Movie Info
Movie Name: Pet Sematary
Studio: Paramount Pictures
Genre(s): Horror
Release Date(s): April 21, 1989
MPAA Rating: R
Louis Creed (Dale Midkiff), his wife Rachel (Denise Crosby), their daughter Ellie (Blaze Berdahl), and their young son Gage (Miko Hughes) have just moved from Chicago to a new home in Maine. When their neighbor Jud Crandall (Fred Gwynne) introduces them to the pet cemetery in the woods behind their home, something sinister begins. Ellie’s cat Winston Churchill (aka Church) dies, and Jud reveals to Louis to the Native American burial ground beyond the cemetery’s deadfall border. Church comes back…but different. The burial ground is hungry and coming closer and closer to Louis and his family. When the busy road they live on claims a life, the real horror begins.

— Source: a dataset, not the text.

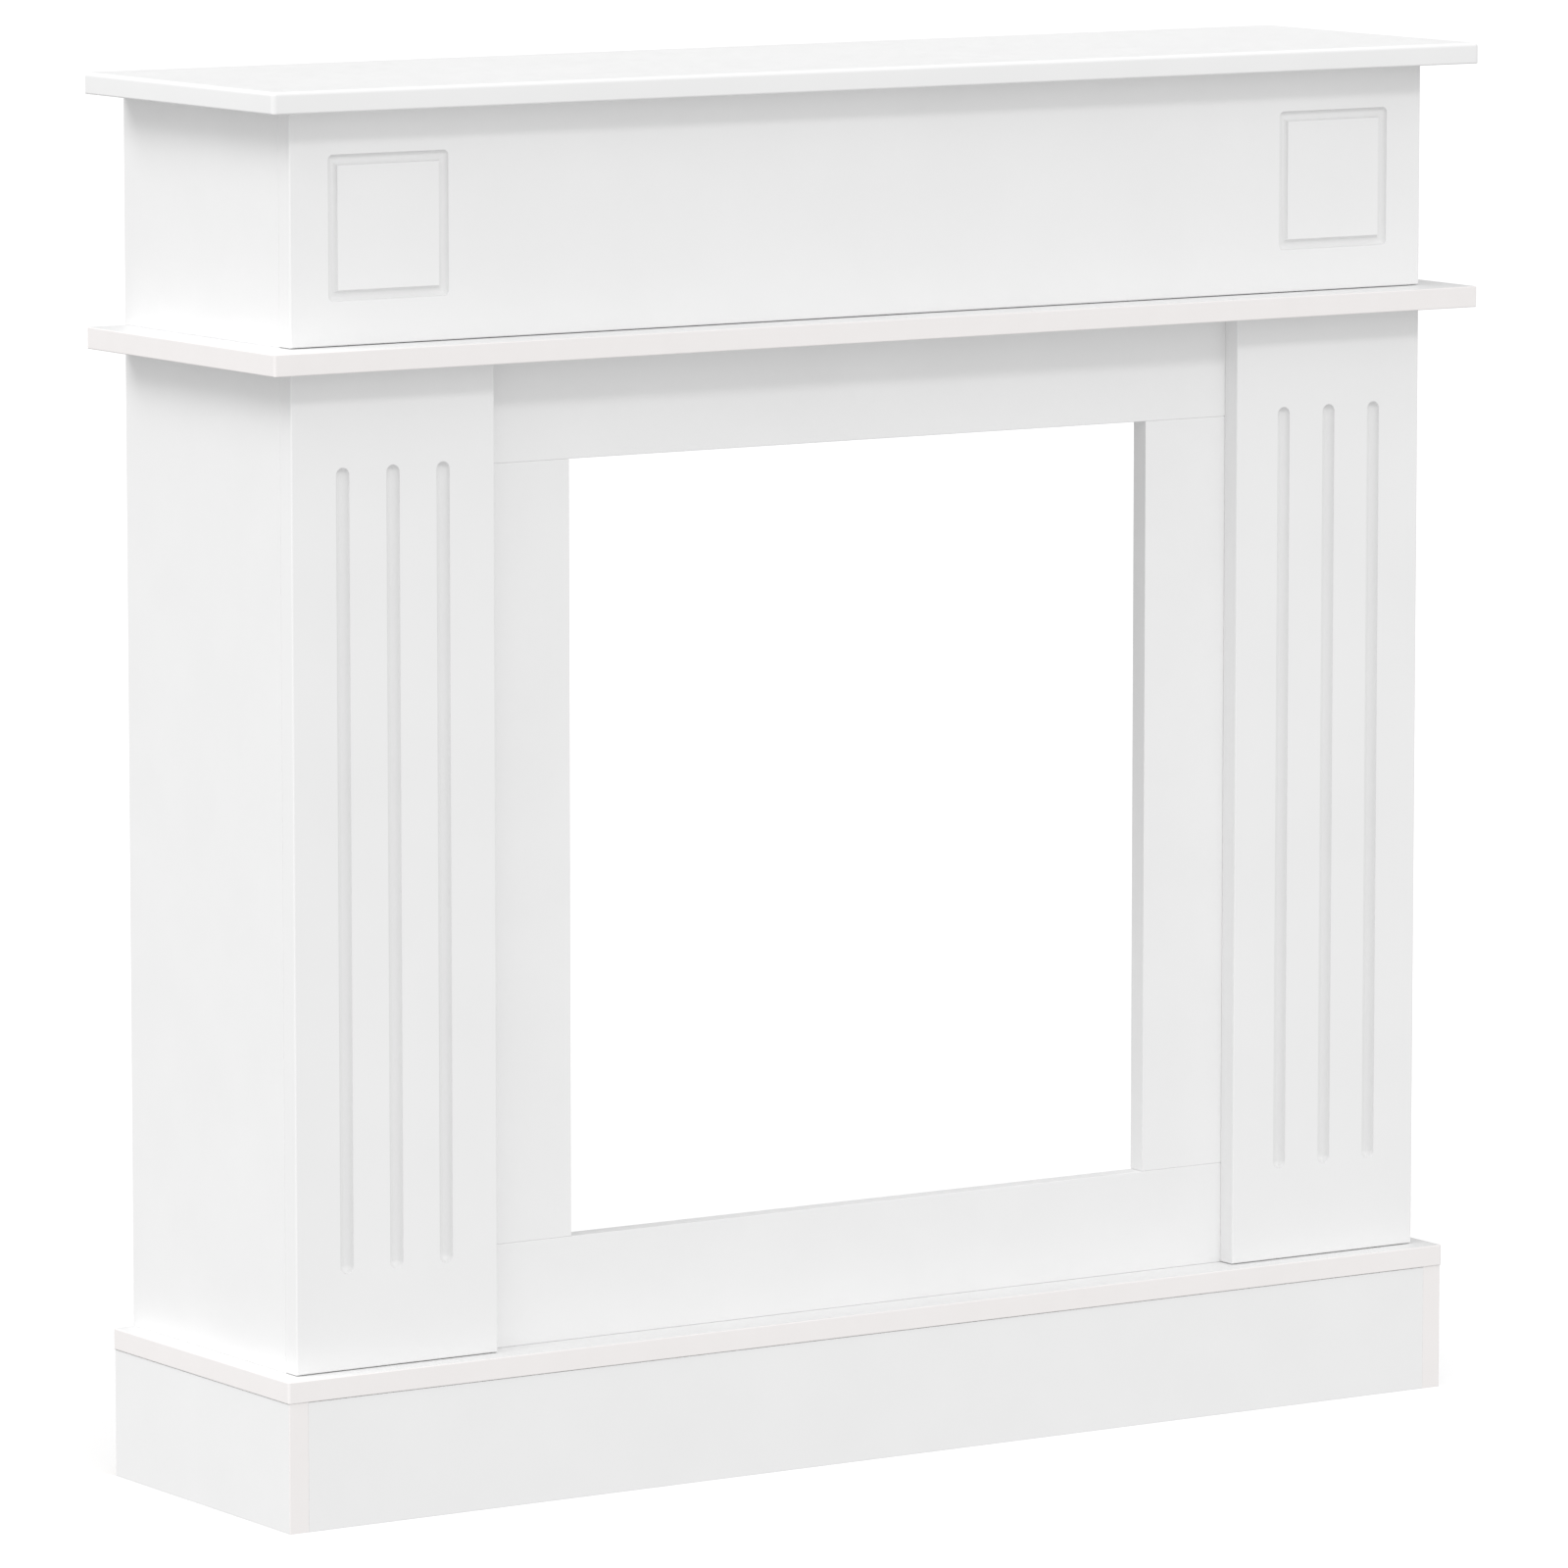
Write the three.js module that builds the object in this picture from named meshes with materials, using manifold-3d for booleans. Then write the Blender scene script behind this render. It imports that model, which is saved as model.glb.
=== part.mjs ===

Directed by Mary Lambert, Pet Sematary adapts the 1983 novel by Stephen King who also penned the screenplay. The movie was met with mixed reviews and nominated for a Razzie for Worst Original Song “Pet Sematary” by the Ramones (which was hated by most fans of the band as well).
Pet Sematary was one of Stephen King’s creepier novels. Everyone loses pets as a child and everyone wishes you could have them back. King based the story on how he really lost a pet and wished it could come back. Death is death, and Pet Sematary is a warning of how it should not be crossed.
The novel had a lot of stuff happening in it, and King tried to incorporate this into the script…unfortunately, he put too much. The story seems fast at points and slow at other points. I realize what Jud’s character was trying to do by showing the burial grounds to Louis, but the movie doesn’t make it seem like a realistic jump since he knows the darkness of the place. It also feels almost unnecessary for them to bring in Rachel’s sister Zelda (played by a man named Andrew Hubatsek) though she is creepy and the movie also just ends up relying on too much “magic” to move the story forward. A lot of the events are in the novel, but it needed to be cleaned up to work here.
Despite being clunky, the movie does have some good scares…but mostly in the form of basic jumps. Church will be around the corner and jump out, Gage will be around the corner, and jump out…etc., etc. The ending of the movie automatically gets scares due to a killer kid (what’s more terrifying). It also is totally unrealistic. How do the bodies move all over the place? I don’t think that coming back as a zombie toddler makes you super-humanly strong…how could he move the 6’ 5” Fred Gwynn or hang Denise Crosby from the attic…It provides a jump, but makes little sense.
Pet Sematary is a fun little ride, but it does have a lot of problems. What could be a nice tight horror story is rather clunky. Stephen King does make an appearance in the film as a minister and the movie does have a sense of authentic setting since it was shot in Maine. Pet Sematary was followed by a sequel Pet Sematary 2 in 1992 and a remake in 2019.